International Women's Day and Barbie Dolls


The first IWD was a socialist party event in 1909.  It was originally called International Working Women’s Day and is always celebrated on March 8.  Its origins were centered in Eastern Europe and became a national holiday in the Soviet Union in 1917.  Since then the holiday has morphed, according to cultural preferences, to reflect everything from the contributions of women to chivalric concerns, to more social and economic empowerment.

            The U.N.’s formal title for this IWD is “Planet 50-50 by 2030: Step It Up for Gender Equality.”  I appreciate the sentiment but talk is cheap in an organization that lionizes Middle Eastern Islamic cultures which deny women even rudimentary human rights, let alone putting them on equal footing with anything that has even one descended testicle.  But, most of us can agree that women should be allowed to drive, protected from sexual harassment and assured equal access to education and job opportunities commensurate with their wishes, talent and drive.  We will leave the Middle East to deal with its latent homosexual fixations and concentrate on civilized Western cultures. 

            And that brings me to today’s historic milestone.  There is something just too rich in yesterday being International Women’s Day and today being the anniversary of the creation of Barbie Dolls in 1959. 

            In many ways the creation of the Barbie Doll is the kind of success story that I, as a free-market advocate, love.  Business woman Ruth Handler noticed that her daughter often put her favorite paper dolls in the rolls of adults when she was playing with them.  Since children’s dolls at that time were usually infants, Handler saw an exploitable hole in the marketing of children’s toys.  Her husband was a co-founder of Mattel Toys and was not particularly impressed with the idea when she suggested an adult formed doll.  But, after being shown a German model of the same, Bild Lille, Mattel fashioned the doll, introduced it at the American International Toy Fair on March 9, 1959.  The rest of the story you know.
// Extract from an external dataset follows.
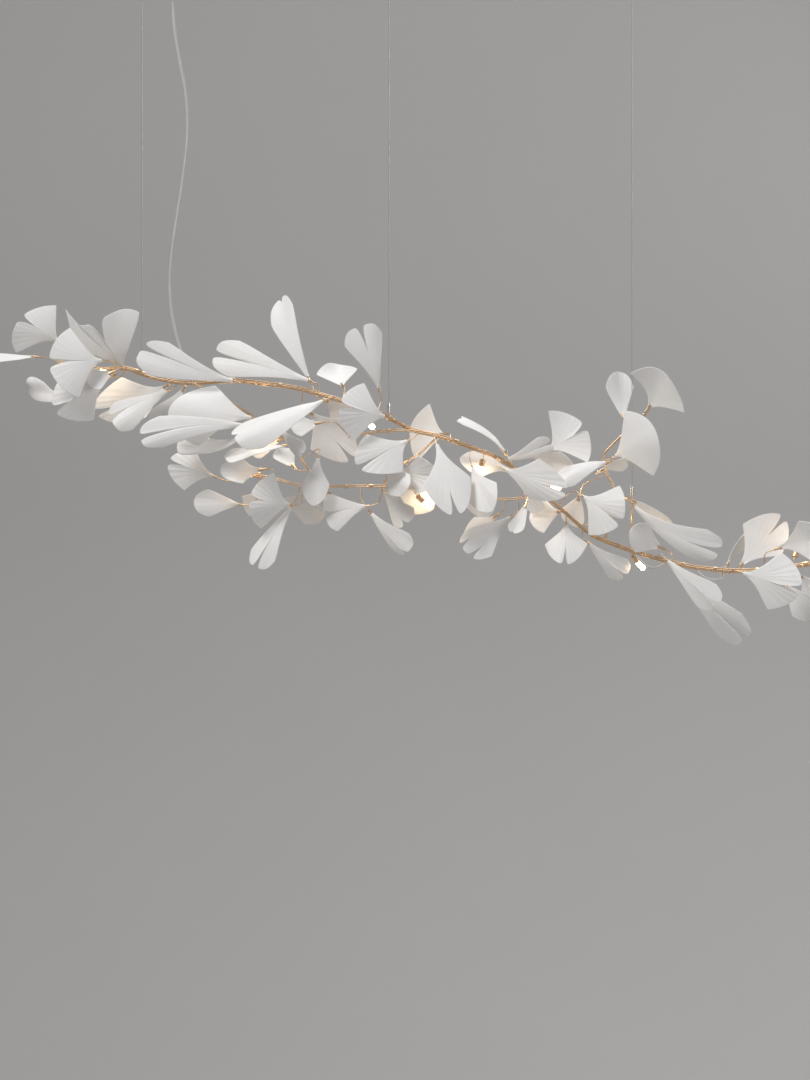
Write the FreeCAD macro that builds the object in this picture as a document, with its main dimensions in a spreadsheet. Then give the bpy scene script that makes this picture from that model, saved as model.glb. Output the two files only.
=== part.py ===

            My daughters never owned a Barbie Doll.  I made it clear from the beginning that they were not to be given Barbie Dolls.  Any other kind of doll was fine, but my house was a Barbie-free zone. 

I was offended by everything Barbie.  I grew up in the heart of the feminist era, and have been true to its message from the beginning.  I consider all decisions based on biases of gender, race, any of the superficialities of culture or accident of birth to be inefficient. 

When it comes to equal pay, decisions must follow supply and demand.  I do not believe that being a woman offers any more credibility to a person than does being a man.  A woman should NOT deserve as much money as her boss, whether that person is a man or a woman.  If there are fewer people capable of doing the bosses job, the boss deserves more money for those skills.   If you want to be the boss, compete for it.  Current pay gaps don’t reflect what women are paid, so much as how many of them are in high paying positions. 

Neither should “equality” mean that women should act like men.  Ladies, I love men, but why should we really ape a lesser ape?  And how does imitating men make you their equal?  True equality exists in women being seen as worthy human beings, not as masculine knock-offs.  Who said that men were the template by which humanity is to be judged? 

I enjoy being a girl, and I keep the faith.